A single-camera system captures high-resolution 3D images in one shot
Although we live in a 3D world, most of the data we record and display is still in 1D or 2D formats. As a result, data from the third dimension, which is often important in aiding human judgments, cannot be stored. In many cases, the depth information that is lost when data is stored in 1D or 2D formats is critical for measuring an object's surface shape and profile, as well as perceiving its distance. To address these issues, researchers have been investigating methods of acquiring 3D information from objects and scenes for many years.1 There are several existing techniques for 3D measurements, including laser scanning techniques, and grating projection, stereo vision, and time-of-flight methods.

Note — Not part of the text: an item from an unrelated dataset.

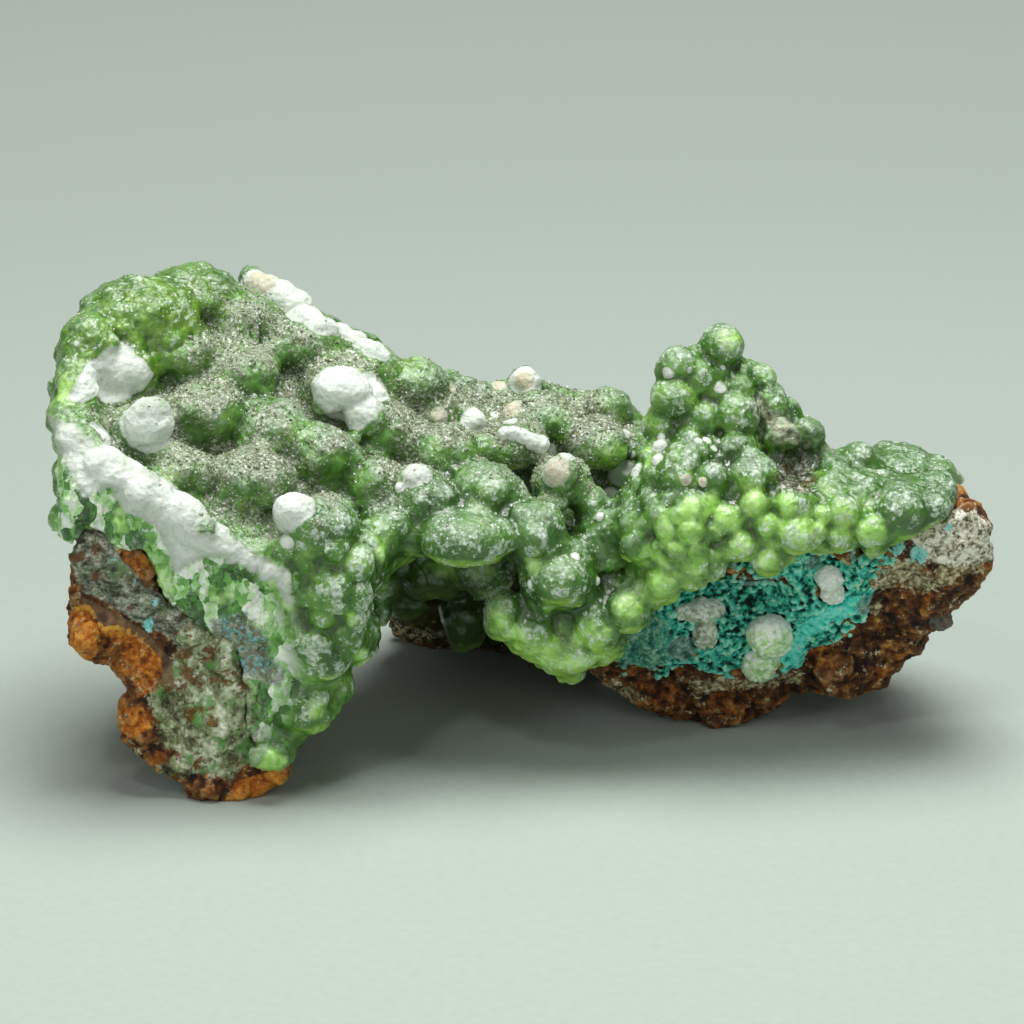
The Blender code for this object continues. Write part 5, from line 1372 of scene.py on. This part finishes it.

We introduce a prism/mirror optical setup to combine two stereo-view pairs into one image using a single digital camera. This 3D imaging technology combines structured light projection and stereo vision techniques in a unique way: it splits a single camera view into stereo vision, with an option to project a color-coded structure light onto the object using a synchronized flash light source, as shown in Figure 1.2,3 It achieves 3D imaging in a single flash of less than 1/100 of a second, and is therefore robust to object motion and changing environments. It is accurate down to 0.1mm in depth resolution. We have also developed advanced algorithms for generating 3D models fast and accurately.
Before it is used to capture data, the 3D camera is first calibrated. The calibration procedure calculates three external parameters: the rotation matrix R, the translation vector t, and the camera internal calibration matrix K. The parameters are further optimized by applying a bundle adjustment algorithm,4 which can be used to determine the optimal position of the camera and 3D data points during the capture process.
After the camera's internal parameters have been defined and set, the image can be rectified. The 3D point pairs are on the same parallel lines between two stereo image pairs, as shown in Figure 2. In this way, the stereo matching process shifts in only one dimension, saving time.
We have used the 3D imaging system to capture both live and static objects. A digital camera with a resolution of 5Mpixels was used, and single shots were taken for each image view. In addition to the hardware setup, software was implemented to calibrate the camera parameters, download the images from the digital camera via a USB link, reconstruct the 3D models, stitch the models together, and display them.
Figure 3 shows the 3D reconstruction of the face of a model. A color-coded grid pattern was flashed onto the surface as the camera captured the stereo image pair: see Figure 3(a). The software then reconstructed the 3D model with detailed facial features, as shown in Figure 3(b). Finally, smoothing of the surface, shown in Figure 3(c), gives a better visual appearance, but sacrifices the fine grain of the image.
The 3D camera has a resolution of 1.546mm/pixel, and a sub-pixel matching algorithm can be used in the 3D calculation, increasing the resolution between 1/3 and 1/10 of a pixel. The final minimum resolution is thus increased to 0.515mm, and the mean error is decreased to 0.17mm.
There are numerous potential applications for the system. Three-dimensional vision can be used to improve the robustness of object recognition, and our imaging technique enables real-time acquisition of 3D features and profiles that a regular 2D camera cannot achieve. A 3D model of a target gives complete information, including physical size, surface profile, illumination and shading, viewing angles, and distance information, that cannot be obtained using conventional imaging modalities.
The system can be adapted to capture a 3D face model instead of a 2D mug shot. Figure 4 shows an example of an unwrapped texture map of a 3D head model. It can be used to register a medical patient's body with ultrasound, magnetic resonance or computed tomography imaging, or in plastic and reconstructive surgery for 3D modeling, simulation, visualization, and quantitative measurement of body parts. The technology also has potential in facial mask generation for noncontact burn patients, and can be used for industry applications such as machine vision, real-time 3D imaging and inspection, rapid prototyping, and modeling of machine parts.
The authors wish to thank Frank Wu and John J. Zhang for valuable input and software implementation.
Thomas Lu is a senior engineer at the Jet Propulsion Laboratory. He led the research and development of high-speed 3D imaging systems, hyperspectral image processing, and parallel optical processors. He has coauthored two book chapters and more than 50 professional papers, and has seven US patents and several international ones. In addition, in February of 1998 he was an organizer and co-chairman of the SPIE International Conference on Multidimensional Spectroscopy: Acquisition, Interpretation, and Automation in San Jose.
Tien-Hsin Chao is a principal scientist and group leader at the Jet Propulsion Laboratory. His research interests include optical and digital pattern recognition, neural network signal/image processing and applications, and development of hyperspectral Fourier transform imaging spectrometers and holographic data storage systems. A SPIE Fellow, he has published more than 80 technical papers and has organized and chaired the annual Optical Pattern Recognition Conference for SPIE since 1990.